_Objective:_ Show every line in the records below that contains the word "bodies".

_Entries shown:_
Start

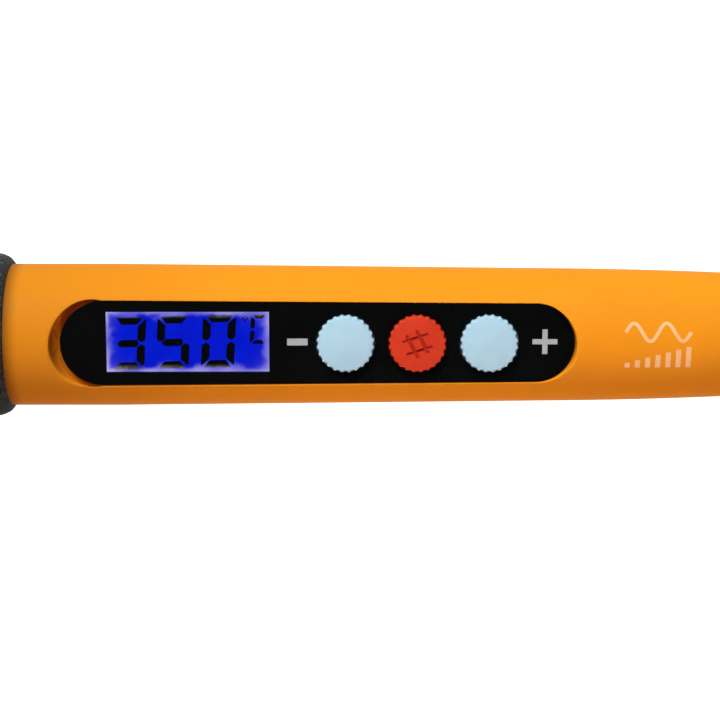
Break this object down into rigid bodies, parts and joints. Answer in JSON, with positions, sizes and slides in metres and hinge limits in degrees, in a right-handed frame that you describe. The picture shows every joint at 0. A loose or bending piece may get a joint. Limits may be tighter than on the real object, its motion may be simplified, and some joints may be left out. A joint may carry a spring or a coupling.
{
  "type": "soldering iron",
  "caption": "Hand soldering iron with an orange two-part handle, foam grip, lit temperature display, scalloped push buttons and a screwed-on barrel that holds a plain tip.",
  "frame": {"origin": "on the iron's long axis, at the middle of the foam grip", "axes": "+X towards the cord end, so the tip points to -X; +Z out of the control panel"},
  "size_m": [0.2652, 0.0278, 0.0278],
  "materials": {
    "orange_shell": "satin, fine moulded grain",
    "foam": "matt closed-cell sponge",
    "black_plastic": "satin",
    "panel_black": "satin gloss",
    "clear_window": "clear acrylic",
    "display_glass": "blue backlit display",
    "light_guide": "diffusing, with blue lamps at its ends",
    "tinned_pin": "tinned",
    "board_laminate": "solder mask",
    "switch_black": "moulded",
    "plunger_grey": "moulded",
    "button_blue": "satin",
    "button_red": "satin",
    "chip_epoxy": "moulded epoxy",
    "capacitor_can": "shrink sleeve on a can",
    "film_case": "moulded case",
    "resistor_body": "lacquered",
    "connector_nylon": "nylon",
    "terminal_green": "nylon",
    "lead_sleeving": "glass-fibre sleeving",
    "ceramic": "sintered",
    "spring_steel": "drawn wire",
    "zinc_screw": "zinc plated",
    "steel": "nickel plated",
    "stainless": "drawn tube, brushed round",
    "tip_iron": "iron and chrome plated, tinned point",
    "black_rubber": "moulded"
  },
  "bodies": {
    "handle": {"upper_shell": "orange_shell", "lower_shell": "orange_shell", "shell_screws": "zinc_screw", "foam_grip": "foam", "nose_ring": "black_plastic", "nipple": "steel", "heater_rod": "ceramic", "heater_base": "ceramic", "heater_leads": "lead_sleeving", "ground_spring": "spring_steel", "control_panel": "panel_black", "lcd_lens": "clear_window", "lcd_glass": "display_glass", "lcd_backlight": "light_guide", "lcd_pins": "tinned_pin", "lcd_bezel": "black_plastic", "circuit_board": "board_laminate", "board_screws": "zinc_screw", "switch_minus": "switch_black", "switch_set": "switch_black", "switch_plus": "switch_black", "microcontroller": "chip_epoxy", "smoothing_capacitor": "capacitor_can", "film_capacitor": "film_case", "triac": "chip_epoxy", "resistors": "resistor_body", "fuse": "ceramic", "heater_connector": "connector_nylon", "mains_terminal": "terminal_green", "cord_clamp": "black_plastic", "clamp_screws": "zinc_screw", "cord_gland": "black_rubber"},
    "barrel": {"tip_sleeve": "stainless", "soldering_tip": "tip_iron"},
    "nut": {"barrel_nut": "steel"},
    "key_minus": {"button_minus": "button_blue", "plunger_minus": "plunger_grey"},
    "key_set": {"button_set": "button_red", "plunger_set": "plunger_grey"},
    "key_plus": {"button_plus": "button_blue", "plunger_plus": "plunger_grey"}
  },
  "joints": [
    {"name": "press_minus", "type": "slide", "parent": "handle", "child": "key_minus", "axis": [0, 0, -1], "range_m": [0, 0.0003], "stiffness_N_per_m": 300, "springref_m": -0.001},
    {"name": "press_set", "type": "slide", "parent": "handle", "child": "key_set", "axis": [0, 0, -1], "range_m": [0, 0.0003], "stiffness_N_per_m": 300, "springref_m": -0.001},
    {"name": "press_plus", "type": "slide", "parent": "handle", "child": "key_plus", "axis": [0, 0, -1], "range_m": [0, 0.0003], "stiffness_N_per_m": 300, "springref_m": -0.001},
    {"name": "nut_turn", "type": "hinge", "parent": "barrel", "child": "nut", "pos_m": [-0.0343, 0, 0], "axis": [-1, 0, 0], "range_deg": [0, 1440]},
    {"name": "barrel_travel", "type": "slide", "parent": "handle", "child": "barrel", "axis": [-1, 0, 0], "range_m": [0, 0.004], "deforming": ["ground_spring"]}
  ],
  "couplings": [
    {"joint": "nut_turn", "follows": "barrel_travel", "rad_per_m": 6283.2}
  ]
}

End
Start

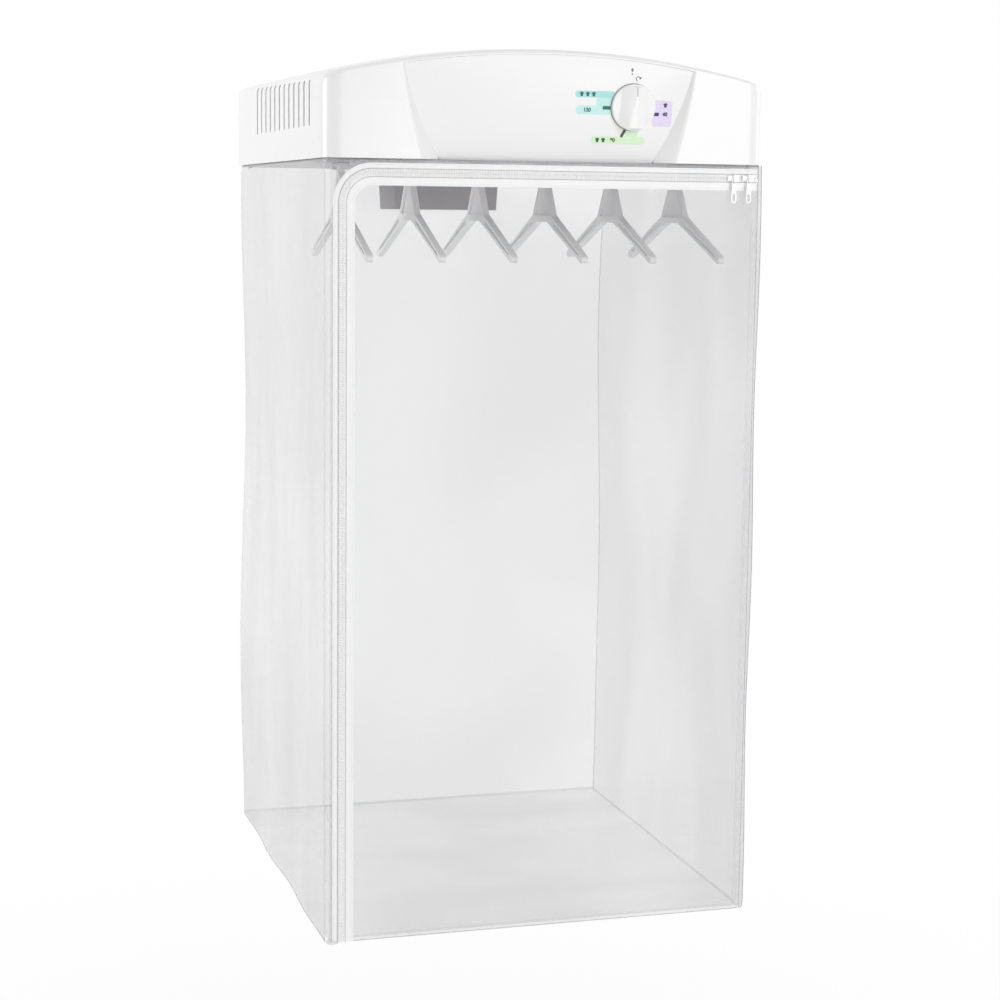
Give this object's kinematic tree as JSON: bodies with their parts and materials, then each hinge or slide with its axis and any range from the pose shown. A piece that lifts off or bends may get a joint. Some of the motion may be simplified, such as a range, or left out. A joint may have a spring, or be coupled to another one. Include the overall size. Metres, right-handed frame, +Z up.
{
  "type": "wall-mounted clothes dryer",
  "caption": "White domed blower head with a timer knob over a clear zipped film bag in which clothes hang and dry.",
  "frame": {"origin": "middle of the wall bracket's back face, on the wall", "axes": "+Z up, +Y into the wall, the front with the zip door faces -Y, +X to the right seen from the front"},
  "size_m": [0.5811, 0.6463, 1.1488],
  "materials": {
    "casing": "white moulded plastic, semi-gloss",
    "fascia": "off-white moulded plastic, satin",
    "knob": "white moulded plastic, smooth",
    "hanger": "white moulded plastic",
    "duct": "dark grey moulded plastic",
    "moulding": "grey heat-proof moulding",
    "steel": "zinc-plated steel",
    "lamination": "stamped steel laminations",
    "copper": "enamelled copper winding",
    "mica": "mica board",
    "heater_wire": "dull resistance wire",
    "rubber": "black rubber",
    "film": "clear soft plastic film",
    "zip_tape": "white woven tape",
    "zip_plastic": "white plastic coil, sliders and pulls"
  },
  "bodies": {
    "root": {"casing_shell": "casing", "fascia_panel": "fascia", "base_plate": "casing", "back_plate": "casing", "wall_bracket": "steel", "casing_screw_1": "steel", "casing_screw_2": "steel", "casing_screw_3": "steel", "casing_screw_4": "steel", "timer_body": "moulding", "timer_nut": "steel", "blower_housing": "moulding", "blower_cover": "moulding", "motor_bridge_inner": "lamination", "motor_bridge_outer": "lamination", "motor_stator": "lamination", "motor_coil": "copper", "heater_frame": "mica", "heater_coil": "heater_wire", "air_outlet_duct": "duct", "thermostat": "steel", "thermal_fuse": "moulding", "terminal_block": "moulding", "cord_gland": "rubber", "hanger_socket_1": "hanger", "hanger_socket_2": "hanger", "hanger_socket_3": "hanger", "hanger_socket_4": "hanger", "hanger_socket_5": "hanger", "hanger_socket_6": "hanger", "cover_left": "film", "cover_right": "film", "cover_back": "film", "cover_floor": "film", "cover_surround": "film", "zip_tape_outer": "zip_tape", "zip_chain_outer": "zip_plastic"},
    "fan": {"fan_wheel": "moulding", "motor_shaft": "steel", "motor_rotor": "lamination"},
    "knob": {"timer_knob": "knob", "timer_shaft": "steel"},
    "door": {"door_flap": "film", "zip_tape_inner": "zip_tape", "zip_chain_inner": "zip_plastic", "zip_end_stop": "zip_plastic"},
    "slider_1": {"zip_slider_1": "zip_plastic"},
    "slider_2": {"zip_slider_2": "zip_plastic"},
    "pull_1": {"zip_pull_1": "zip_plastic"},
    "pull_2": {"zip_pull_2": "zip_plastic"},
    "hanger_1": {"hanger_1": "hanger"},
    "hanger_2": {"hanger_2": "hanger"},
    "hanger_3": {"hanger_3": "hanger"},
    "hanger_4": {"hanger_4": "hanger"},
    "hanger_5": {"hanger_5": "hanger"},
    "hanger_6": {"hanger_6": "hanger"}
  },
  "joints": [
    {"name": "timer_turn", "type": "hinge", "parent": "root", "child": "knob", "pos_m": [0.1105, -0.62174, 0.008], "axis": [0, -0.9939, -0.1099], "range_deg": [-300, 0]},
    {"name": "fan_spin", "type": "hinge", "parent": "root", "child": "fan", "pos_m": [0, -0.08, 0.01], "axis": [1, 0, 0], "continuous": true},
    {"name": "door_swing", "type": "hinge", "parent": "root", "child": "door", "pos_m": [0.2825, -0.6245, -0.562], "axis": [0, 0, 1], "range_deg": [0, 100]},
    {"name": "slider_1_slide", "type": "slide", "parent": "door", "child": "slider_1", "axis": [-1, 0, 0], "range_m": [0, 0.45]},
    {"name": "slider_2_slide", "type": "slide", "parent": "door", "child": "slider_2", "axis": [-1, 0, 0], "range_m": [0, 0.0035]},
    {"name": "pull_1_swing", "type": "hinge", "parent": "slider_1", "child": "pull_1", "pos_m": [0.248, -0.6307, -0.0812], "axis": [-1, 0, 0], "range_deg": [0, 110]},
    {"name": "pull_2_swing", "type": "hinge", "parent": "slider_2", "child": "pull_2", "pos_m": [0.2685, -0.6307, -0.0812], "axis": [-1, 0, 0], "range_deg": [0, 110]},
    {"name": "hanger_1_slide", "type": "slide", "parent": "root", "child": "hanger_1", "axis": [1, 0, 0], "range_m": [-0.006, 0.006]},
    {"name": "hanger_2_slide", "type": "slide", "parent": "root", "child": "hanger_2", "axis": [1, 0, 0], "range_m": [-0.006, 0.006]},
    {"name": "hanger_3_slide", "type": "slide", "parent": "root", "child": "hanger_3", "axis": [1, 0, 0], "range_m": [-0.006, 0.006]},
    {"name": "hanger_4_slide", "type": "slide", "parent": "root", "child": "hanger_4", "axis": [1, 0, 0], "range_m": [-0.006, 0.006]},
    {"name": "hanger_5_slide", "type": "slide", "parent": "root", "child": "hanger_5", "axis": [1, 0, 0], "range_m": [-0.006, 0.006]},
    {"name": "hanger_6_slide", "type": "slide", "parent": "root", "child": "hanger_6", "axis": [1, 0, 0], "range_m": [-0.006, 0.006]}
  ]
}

End
Start

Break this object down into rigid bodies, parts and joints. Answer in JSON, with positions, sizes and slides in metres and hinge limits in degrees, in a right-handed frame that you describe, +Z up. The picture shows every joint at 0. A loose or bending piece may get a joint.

End

_Task response:_
Break this object down into rigid bodies, parts and joints. Answer in JSON, with positions, sizes and slides in metres and hinge limits in degrees, in a right-handed frame that you describe. The picture shows every joint at 0. A loose or bending piece may get a joint. Limits may be tighter than on the real object, its motion may be simplified, and some joints may be left out. A joint may carry a spring or a coupling.
  "bodies": {
Give this object's kinematic tree as JSON: bodies with their parts and materials, then each hinge or slide with its axis and any range from the pose shown. A piece that lifts off or bends may get a joint. Some of the motion may be simplified, such as a range, or left out. A joint may have a spring, or be coupled to another one. Include the overall size. Metres, right-handed frame, +Z up.
  "bodies": {
Break this object down into rigid bodies, parts and joints. Answer in JSON, with positions, sizes and slides in metres and hinge limits in degrees, in a right-handed frame that you describe, +Z up. The picture shows every joint at 0. A loose or bending piece may get a joint.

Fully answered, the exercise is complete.